**INSTRUCTIONS FOR THE TASK**:
Output the material beneath exactly, leaving nothing out.

**RECORD LIST**:
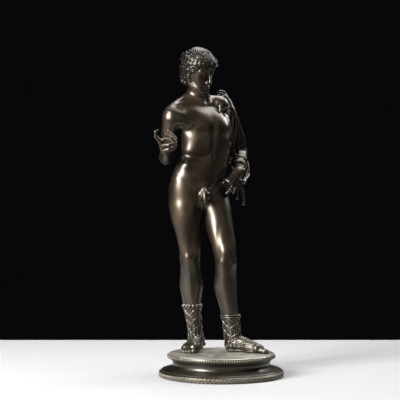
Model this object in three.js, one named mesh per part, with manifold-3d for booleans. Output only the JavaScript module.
// A bronze statuette of a standing young man in the classical manner, on a round moulded plinth.
// His weight is on the right leg, the left hand rests on the hip, the right hand is raised with one finger out,
// and a goatskin knotted on the left shoulder hangs over the left arm. He wears a leaf wreath and laced boots.
// Millimetres, +Z up, origin at the middle of the plinth's underside. The statuette is mostly seen from -Y,
// and the body faces about 30 degrees to the right of that.
import * as THREE from "three";
import Module from "manifold-3d";
import { mergeVertices } from "three/addons/utils/BufferGeometryUtils.js";

const wasm = await Module();
wasm.setup();

// Driving sizes of the plinth
const PLINTH_RADIUS = 119;
const TOP_RADIUS = 103;
const WAIST_RADIUS = 92.7;
const LIP_HEIGHT = 43.3;
const DECK_HEIGHT = 42;
const DECK_RADIUS = 95;
const SOLE_GAP = 0.3; // the soles stand this far above the deck

// The joints of the pose
const JOINTS = {
  rightNeck: [-60, 42, 512],
  rightShoulder: [-94, 19, 491],
  rightElbow: [-106, 46, 414],
  rightWrist: [-104, -34, 428],
  leftNeck: [-26, 62, 517],
  leftShoulder: [6, 77, 505],
  leftElbow: [44, 108, 424],
  leftWrist: [26, 50, 377],
  neck: [-45, 50, 532],
  head: [-41, 36, 587],
  rightHeel: [-41, 84, DECK_HEIGHT + SOLE_GAP],
  rightToes: [-62, -6, DECK_HEIGHT + SOLE_GAP],
  leftHeel: [9, 43, DECK_HEIGHT + SOLE_GAP],
  leftToes: [92, -2, DECK_HEIGHT + SOLE_GAP],
};

// The head turns to its left, bows, and leans to its right
const HEAD_TURN = 50;
const HEAD_BOW = 22;
const HEAD_LEAN = -6;

const bronze = new THREE.MeshStandardMaterial({ color: 0x2e2a22, roughness: 0.32, metalness: 1 });
const plinthBronze = new THREE.MeshStandardMaterial({ color: 0x34302a, roughness: 0.4, metalness: 1 });

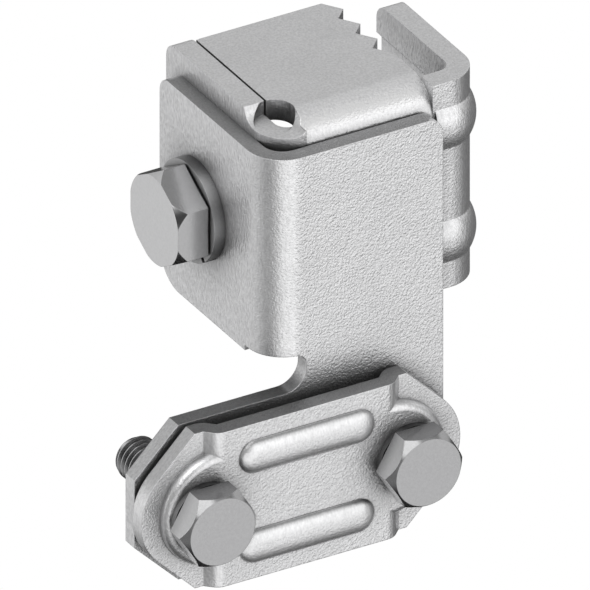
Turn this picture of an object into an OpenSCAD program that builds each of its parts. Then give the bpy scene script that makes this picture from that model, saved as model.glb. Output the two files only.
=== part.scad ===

**SOLUTION TO THE EXERCISE**:
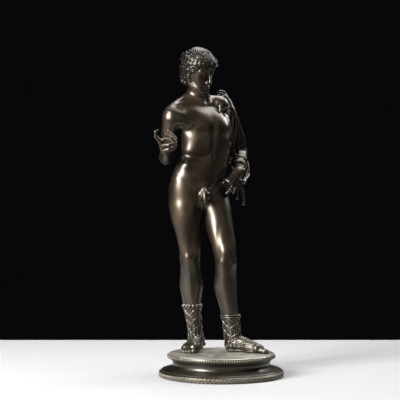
Model this object in three.js, one named mesh per part, with manifold-3d for booleans. Output only the JavaScript module.
// A bronze statuette of a standing young man in the classical manner, on a round moulded plinth.
// His weight is on the right leg, the left hand rests on the hip, the right hand is raised with one finger out,
// and a goatskin knotted on the left shoulder hangs over the left arm. He wears a leaf wreath and laced boots.
// Millimetres, +Z up, origin at the middle of the plinth's underside. The statuette is mostly seen from -Y,
// and the body faces about 30 degrees to the right of that.
import * as THREE from "three";
import Module from "manifold-3d";
import { mergeVertices } from "three/addons/utils/BufferGeometryUtils.js";

const wasm = await Module();
wasm.setup();

// Driving sizes of the plinth
const PLINTH_RADIUS = 119;
const TOP_RADIUS = 103;
const WAIST_RADIUS = 92.7;
const LIP_HEIGHT = 43.3;
const DECK_HEIGHT = 42;
const DECK_RADIUS = 95;
const SOLE_GAP = 0.3; // the soles stand this far above the deck

// The joints of the pose
const JOINTS = {
  rightNeck: [-60, 42, 512],
  rightShoulder: [-94, 19, 491],
  rightElbow: [-106, 46, 414],
  rightWrist: [-104, -34, 428],
  leftNeck: [-26, 62, 517],
  leftShoulder: [6, 77, 505],
  leftElbow: [44, 108, 424],
  leftWrist: [26, 50, 377],
  neck: [-45, 50, 532],
  head: [-41, 36, 587],
  rightHeel: [-41, 84, DECK_HEIGHT + SOLE_GAP],
  rightToes: [-62, -6, DECK_HEIGHT + SOLE_GAP],
  leftHeel: [9, 43, DECK_HEIGHT + SOLE_GAP],
  leftToes: [92, -2, DECK_HEIGHT + SOLE_GAP],
};

// The head turns to its left, bows, and leans to its right
const HEAD_TURN = 50;
const HEAD_BOW = 22;
const HEAD_LEAN = -6;

const bronze = new THREE.MeshStandardMaterial({ color: 0x2e2a22, roughness: 0.32, metalness: 1 });
const plinthBronze = new THREE.MeshStandardMaterial({ color: 0x34302a, roughness: 0.4, metalness: 1 });

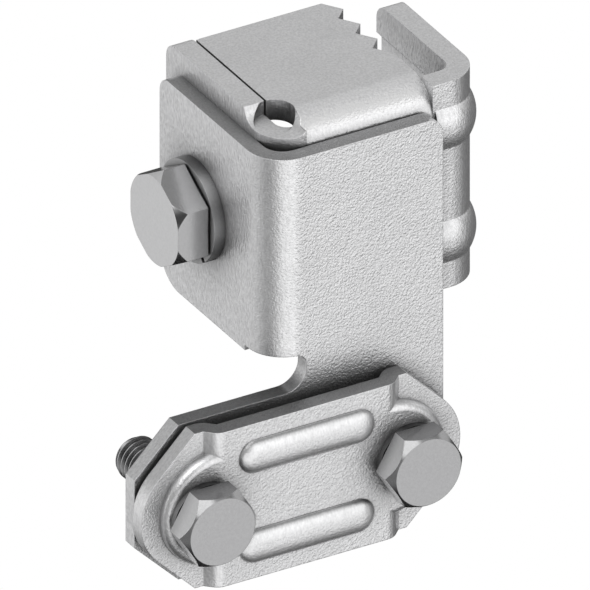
Turn this picture of an object into an OpenSCAD program that builds each of its parts. Then give the bpy scene script that makes this picture from that model, saved as model.glb. Output the two files only.
=== part.scad ===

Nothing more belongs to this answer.